Politics
12:46 pm
Fri May 10, 2013

Chances Of A Medicaid Special Session Unlikely

Listen here

Who won during the 2013 legislative session?  Teachers and state workers won. They’re getting pay raises. Democrats helped kill a controversial bill giving parents a greater say in the fate of failing schools.  Senate President Don Gaetz and House Speaker Will Weatherford can claim victory. They got bills through revising the state’s ethics, elections and campaign finance laws.  A budget surplus this year means there were plenty of goodies to go around. So who, or what, came out on the losing side?

“The obvious loser is the uninsured Floridian. The person who doesn’t have health insurance, because nothing got done on that issue," said Dave Royse, News Director of the online News Service of Florida.

Royse was a recent guest on Florida Public Radio's "It's About Florida' show.

The low-income single, childless adult he mentions would have gained access to Medicaid through the federal healthcare overhaul law. A House alternative plan didn’t cover that group of people. It also rejected billions of federal dollars that would have come into the state. The Senate and Governor wanted to take those dollars to help low-income people qualifying for the Medicaid expansion to purchase private health plans. But when the hanky’s dropped marking the end of the 2013 legislative session, there was no deal.

“There is no excuse that the Florida legislature is denying healthcare to a million people in Florida,”  says Florida U.S. Senator Bill Nelson.

Nelson is asking Governor Rick Scott to call a special session on Medicaid. Nelson says the way to put pressure on the House to change it’s mind is to drag lawmakers back to Tallahassee:

“Let them, under the glare of the spotlight, have to vote on whether or not over a million people are going to get healthcare and not in Florida.”   

House Democrats are also calling for a Special Session. But political scientist Carol Weissert says, she doesn’t think those calls will be effective.

“There isn’t any real pressing need for them to act right away. And I think there is some wheeling and dealing going on that’s going to be very hard in a special session. So my guess is that it’s just going to hang there until 2014.”

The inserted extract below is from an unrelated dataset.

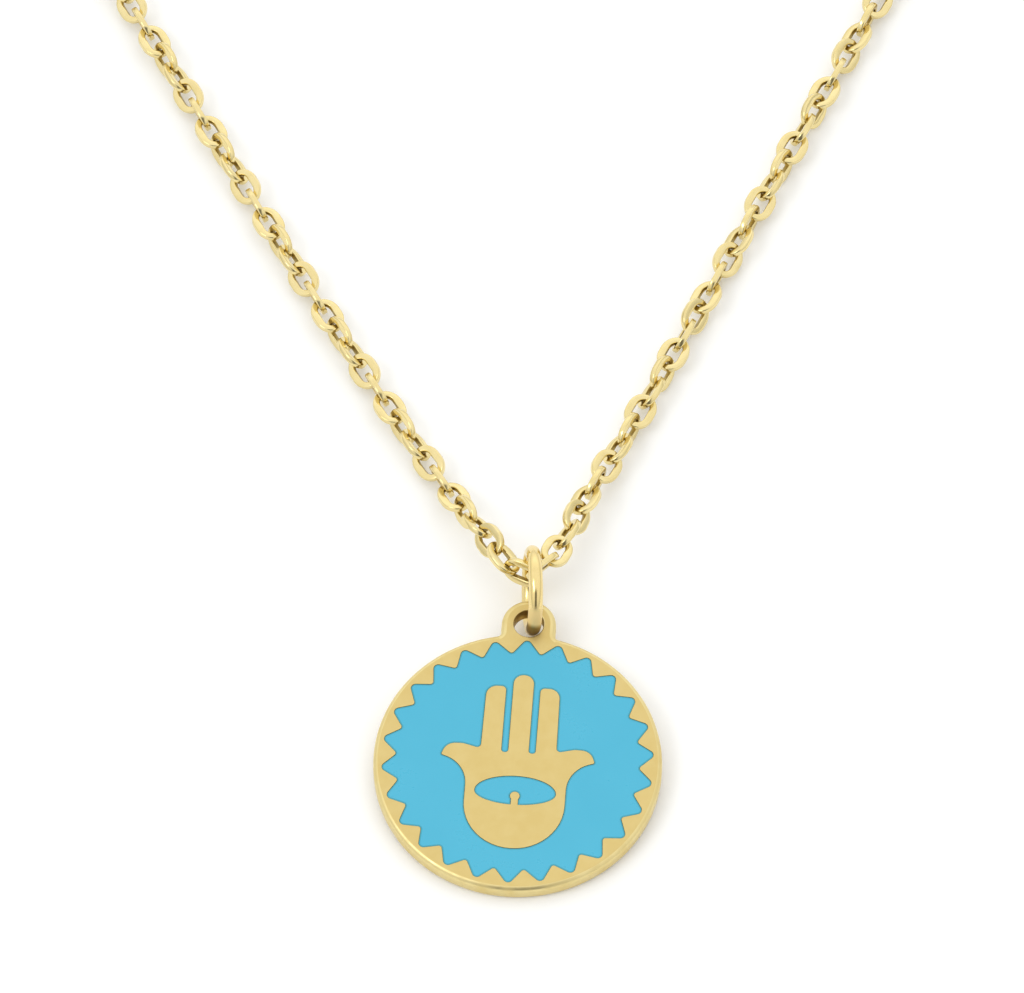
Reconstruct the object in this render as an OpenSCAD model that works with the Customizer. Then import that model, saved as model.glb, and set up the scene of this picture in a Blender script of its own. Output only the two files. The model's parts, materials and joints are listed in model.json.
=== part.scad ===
// Necklace with a hamsa pendant, lying on a flat surface: a round plate with an enamelled
// border of rays round an open hand, a jump ring through its tab, and a closed cable chain.
// Millimetres. +Z is up, +Y runs up the plate and along the chain, +X to the right.

/* [Plate] */
// Diameter of the round plate
plate_diameter = 20; // [16:0.5:30]
// Thickness of the plate
plate_thickness = 1.3; // [0.9:0.1:2.5]
// Rounding of the front edge
front_rounding = 0.4; // [0.1:0.05:0.6]
// Rounding of the back edge
back_rounding = 0.3; // [0.1:0.05:0.6]
// Half width of the tab, which is also the radius of its top
tab_radius = 1.9; // [1.6:0.1:2.6]
// Height of the hole's centre over the round plate's edge
hole_rise = 0.8; // [0.4:0.1:2]
// Radius of the hole in the tab
hole_radius = 1.05; // [0.8:0.05:1.3]
// Chamfer at both mouths of the hole
hole_chamfer = 0.1; // [0.02:0.02:0.2]
// Fillet between the tab and the round plate
tab_fillet = 0.3; // [0.1:0.05:0.8]

/* [Border of rays] */
// Number of rays round the border
ray_count = 26; // [12:1:40]
// Plain rim between the plate's edge and the tips of the rays
rim_width = 0.36; // [0.2:0.02:1]
// Length of a ray from its valley to its tip, before they are rounded
ray_length = 1.25; // [0.5:0.05:2]
// Rounding of the rays' tips
ray_tip_radius = 0.35; // [0.1:0.05:0.5]
// Rounding of the valleys between the rays
ray_valley_radius = 0.2; // [0.1:0.05:0.4]

/* [Hand] */
// Width of the hand over both thumbs
hand_width = 10.66; // [8:0.1:13]
// Height of the hand from the foot of the palm to the middle fingertip
hand_height = 13.48; // [10:0.1:15]
// Drop of the foot of the palm under the plate's centre
palm_drop = 6.78; // [5:0.1:7.4]

/* [Eye in the palm] */
// Width of the eye
eye_width = 5.66; // [3:0.1:6]
// Drop of the eye's corners under the plate's centre
eye_drop = 2.45; // [1:0.05:4]
// Rise of the upper lid over the corners
upper_lid = 1.27; // [0.8:0.05:2]
// Fall of the lower lid under the corners
lower_lid = 0.97; // [0.6:0.05:2]
// Radius of the pupil
pupil_radius = 0.33; // [0.2:0.02:0.6]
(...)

Weissert says a big part of the problem is an ideological split in the Republican Party, which still dominates the legislature. For example, Senate Republicans who represent a wider constituency, back accepting federal money to help a million low-income people purchase private plans. Governor Rick Scott, who needs independent voters in 2014—is also supporting the expansion. But House Republicans, who killed any deal, are still solidly in the “no” side:

Despite calls from business groups who face penalties for having employees uninsured, and healthcare groups who point to higher costs and worse health outcomes for uninsured people, House Speaker Will Weatherford has said he doesn’t see a reason to call lawmakers back to Tallahassee.  The House’s answer will still be “No”. The Medicaid expansion is set to go into effect in January, and the longer Florida waits, the more federal matching money it stands to lose. But Weissert says, “We’ve missed deadlines before.”  

For example, Florida adopted the main Medicaid program in 1970, four years after it began. There isn’t a deadline for when states have to accept or reject the federal Medicaid expansion. But in the meantime, a million low-income Floridians will remain uninsured.